Sunday, October 5, 2014

Ten Green Commandments, Articulated in the Positive Polarity

  1. Thou shalt love the earth for its own sake, thine own, and for the sake of others, for love is the only sustainable policy, and the earth humanity's only home.
  2. Thou shalt unlearn the poor, monotonous language of money as it relates to the earth, and seek instead to unleash the many rich languages of reverence, including languages of thy very own individual design (rich in action verbs).
  3. Thou shalt banish despair; it is the dark flag of apocalypse.
  4. Thou shalt banish as well, however, all glib talk of easy solutions to our planetary troubles, particularly those “solutions” that appeal because they ask nothing of thee (except perhaps to shop).
  5. Thou shalt inhabit thine own body as richly as possible; truly it is an engine of delight.

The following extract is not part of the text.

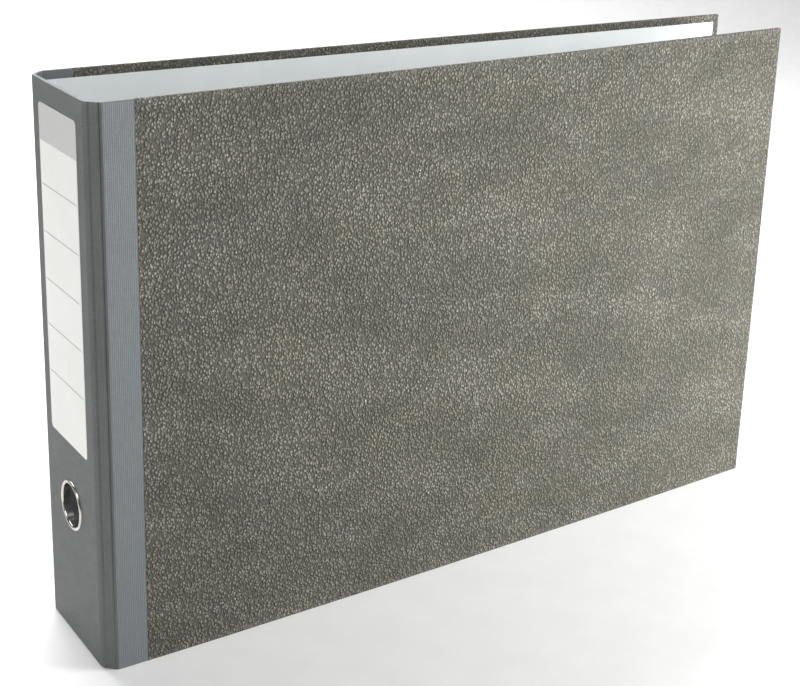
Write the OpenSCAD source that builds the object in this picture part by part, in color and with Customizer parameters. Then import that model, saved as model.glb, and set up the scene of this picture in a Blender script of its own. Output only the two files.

  6. Thou shalt declare bodily movement in the home a basic force for necessary change, and follow through with action. Shovels, washboards, and mixing spoons shall almost adhere to thee. Other humans will see and follow suit.
  7. Thou shalt consider relationship, memory, beauty, and creativity, the only sure currencies of meaning in thy life. Stuff is shallow. Money merely instrumental.
  8. Day by day, exactly where thou art, shalt thou cultivate a pilgrim's marveling, receptive heart; for there is no literal movement necessary for wonder, except perhaps a widening of thine eyes.
  9. Garden trellis and wash tub, screw driver and scythe, cooking flame and slotted spoon: by these shalt thou steer thy way toward freedom, as fugitives once followed the drinking gourd.
  10. Thou shalt exercise mercy toward thine own self and thine efforts in relation to these commands. Inflexibility and inclemency are hallmarks of the Machine.